Chidambaram also worked with RBI to curb current account deficit and inflation, even at the cost of growth in the short term. “His efforts have not necessarily pushed up growth or kickstarted investments, but have gradually corrected the macro-economic imbalances in the form of twin deficits and high inflation. He has done a reasonable job of improving the business sentiment and investment climate,” Mehra said.

Deven Choksey, MD of KR Choksey Securities, believes that Chidambaram had fared much better as a finance minister than what he had done at the home ministry, where he spent three-and-a-half years. “Immediately after taking charge at the North Block, he took quick decisions, helping the government to rein in CAD, which threatened to go out of control,” Choksey said.

IV Subramaniam, CIO of Quantum Mutual Fund, had a different view. “I think Chidambaram did not fare very well. Containing inflation should have been the main focus of the government. The government could have been more aggressive in tackling fiscal deficit,” he said. “We can live with spending cuts, but inflation control should be ideally the prime focus.”

Mid last year, Indian stocks and currency markets were in turmoil, along with other emerging markets like Brazil and Indonesia, when the US Federal Reserve muttered the word ‘taper’, indicating a slow withdrawal of its quantitative easing programme.

Since Chidambaram took over as finance minister, the market has risen 18.63 per cent (from 17,236.18 to 20,448). Since the last Union budget, the Sensex is up 8.41 per cent, notwithstanding the Fed tapering that began this January. The Nifty has gained nearly 16 per cent since Chidambaram assumed office on July 31, 2012 and 6.50 per cent since his last budget.

Yet, the finance minister could do little to end the slowdown in growth. “It would have been a feather in his cap had he been able to bring economic growth too,” Choksey said. “He arrested the rise in fiscal deficit and took steps to control the CAD, which have yielded good results.”
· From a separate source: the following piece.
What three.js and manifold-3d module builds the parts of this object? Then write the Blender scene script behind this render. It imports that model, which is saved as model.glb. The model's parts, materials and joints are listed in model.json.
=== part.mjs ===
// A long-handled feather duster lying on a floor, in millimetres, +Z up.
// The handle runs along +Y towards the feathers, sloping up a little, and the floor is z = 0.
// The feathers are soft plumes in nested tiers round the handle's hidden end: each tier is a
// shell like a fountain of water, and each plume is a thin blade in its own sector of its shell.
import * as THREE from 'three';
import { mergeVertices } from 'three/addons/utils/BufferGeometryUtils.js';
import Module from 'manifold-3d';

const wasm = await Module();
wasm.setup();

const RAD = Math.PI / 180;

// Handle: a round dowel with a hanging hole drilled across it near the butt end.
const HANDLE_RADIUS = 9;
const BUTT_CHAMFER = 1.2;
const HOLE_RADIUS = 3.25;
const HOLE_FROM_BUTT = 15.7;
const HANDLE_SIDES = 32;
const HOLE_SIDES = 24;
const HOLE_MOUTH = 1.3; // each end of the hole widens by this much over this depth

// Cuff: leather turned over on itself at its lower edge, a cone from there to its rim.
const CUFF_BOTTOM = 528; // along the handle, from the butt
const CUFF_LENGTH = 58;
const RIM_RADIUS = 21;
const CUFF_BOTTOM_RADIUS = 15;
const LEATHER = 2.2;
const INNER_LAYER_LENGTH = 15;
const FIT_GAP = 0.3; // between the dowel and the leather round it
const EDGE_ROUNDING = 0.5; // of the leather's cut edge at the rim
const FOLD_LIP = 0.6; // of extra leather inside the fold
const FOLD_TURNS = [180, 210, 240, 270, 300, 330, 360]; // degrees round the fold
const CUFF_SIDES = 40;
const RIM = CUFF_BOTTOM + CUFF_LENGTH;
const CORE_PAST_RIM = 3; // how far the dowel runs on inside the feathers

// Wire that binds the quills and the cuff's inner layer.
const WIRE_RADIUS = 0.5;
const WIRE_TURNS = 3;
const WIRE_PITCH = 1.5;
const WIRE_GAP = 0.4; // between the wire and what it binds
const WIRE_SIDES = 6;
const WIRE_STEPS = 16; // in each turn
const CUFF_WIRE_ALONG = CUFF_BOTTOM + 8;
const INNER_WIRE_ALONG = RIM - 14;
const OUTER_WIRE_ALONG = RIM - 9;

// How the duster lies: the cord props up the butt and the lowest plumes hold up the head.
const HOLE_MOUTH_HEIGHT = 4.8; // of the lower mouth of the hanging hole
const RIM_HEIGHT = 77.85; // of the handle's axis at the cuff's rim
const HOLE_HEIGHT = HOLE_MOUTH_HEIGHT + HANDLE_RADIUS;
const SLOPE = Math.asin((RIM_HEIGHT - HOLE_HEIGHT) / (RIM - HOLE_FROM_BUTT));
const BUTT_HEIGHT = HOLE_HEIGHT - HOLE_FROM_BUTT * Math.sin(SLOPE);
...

R Sivakumar, head of fixed income at Axis Mutual Fund, credited the finance minister and other policy makers for the relatively stronger performance of the rupee when Latin American and other Asia currencies are in turmoil following the Fed taper. “Let’s give him the credit where it is due. The finance minister has stuck to his fiscal deficit target. The final number may be better than his budget target,” Sivakumar reckoned.
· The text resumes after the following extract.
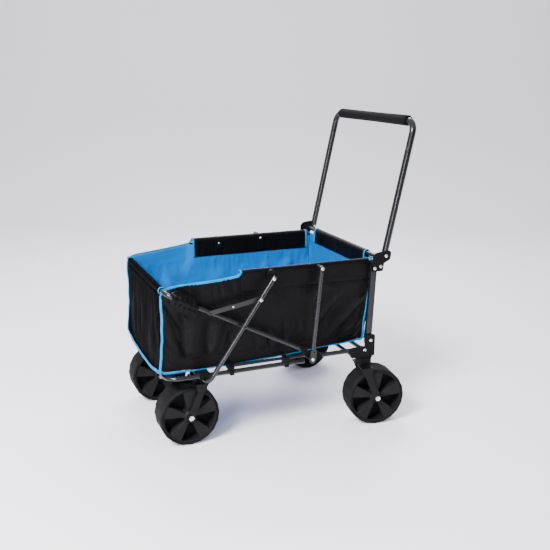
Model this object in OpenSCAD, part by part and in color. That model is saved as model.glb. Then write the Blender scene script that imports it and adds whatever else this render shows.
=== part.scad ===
// Folding beach cart: a fabric tub on a folding tube frame, four wide swivel casters and a push handle.
// Millimetres. +X points to the handle end, +Y to the cart's right, +Z up; z = 0 is the ground.
// Side-view points are [x, z]. The frame's members lie in four upright planes on each side of the cart.

/* [Frame tubes] */
// Diameter of the frame tubes
tube_d = 15; // [14.8:0.1:15.2]
// Wall of the frame tubes
tube_wall = 1.2; // [0.8:0.1:2]
// Diameter of the slim slide rails
slide_d = 11; // [10:0.5:11]
// Distance from the middle of the cart to the top rails and lower outer rails
rail_y = 252.5; // [252:0.1:252.8]
// Distance from the middle to the front bar's arms and the rear posts
bar_y = 269; // [268.8:0.1:269.2]
// Distance from the middle to the leg frame and the middle posts
leg_y = 290; // [289.8:0.1:290.4]
// Distance from the middle to the slim slide rails
slide_y = 237; // [236:0.5:238]

/* [Side view points] */
// Height of the lower rails
rail_z = 264; // [263.5:0.1:264.5]
// Height of the top rails
top_z = 570; // [569:0.5:571]
// Top pivot of the rear posts
rear_top_x = 296; // [295:0.5:297]
// Top pivot of the middle posts
mid_top_x = 92; // [90:1:94]
// Foot pivot of the middle posts
mid_foot_x = 64; // [62:1:66]
// Leg frame's crossbar, along X
leg_low_x = -297; // [-298:0.5:-296]
// Leg frame's crossbar, height
leg_low_z = 229; // [228.5:0.5:229.5]
// Leg frame's top pivot, along X
leg_top_x = -76; // [-78:1:-74]
// Leg frame's top pivot, height
leg_top_z = 552; // [551:0.5:553]
// Scissor rivet where the leg frame crosses the bar frame
scissor_x = -177; // [-179:1:-175]
// Front top bar, along X
front_bar_x = -418; // [-420:1:-416]
// Front top bar, height
front_bar_z = 528; // [526:1:530]
// Foot of the bar frame's arms
bar_foot_x = 38; // [36:1:40]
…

From the market’s point of view, Pranab Mukherjee’s tenure as finance minister was a dream run in terms of numbers, though he gave investors many tense moments with the retrospective tax or GAAR. From 8,674.35 points, Sensex rose to 16,906.58 (95 per cent) between January 23, 2009 and June 26, 2012 when Mukherjee was at the helm at finance ministry, Capitaline data showed. Nifty returned 91.18 per cent through his term in two successive governments.

Mukherjee was lucky, because the market was at rock bottom when he took over — the index touched the upper ceiling of 20 per cent the day the UPA returned to power without Left support — and he was out by the time market sentiments had begun to sour due to the so-called policy paralysis and various macro-economic ills.

Next week’s vote on account will be Chidambaram’s last chance to prove a point under this dispensation, but economy watchers do not think he will go for any populist measures. “Anything he announces now cannot be implemented in such a short notice, hence I don’t expect any big step in the interim budget,” Sivakumar said.

Given that it is a vote-on-account and not a full budget, there is a limit to what Chidambaram can do, said RBS’ Mehra. “As long as the interim budget reiterates a commitment to fiscal consolidation through control of subsidies, it would serve the purpose,” he said.

The rise in food inflation was also partly due to the successive hike in minimum support prices for various agricultural produce. “The government can control inflation. It is not correct to say it is helpless in controlling inflation,” Sivakumar said.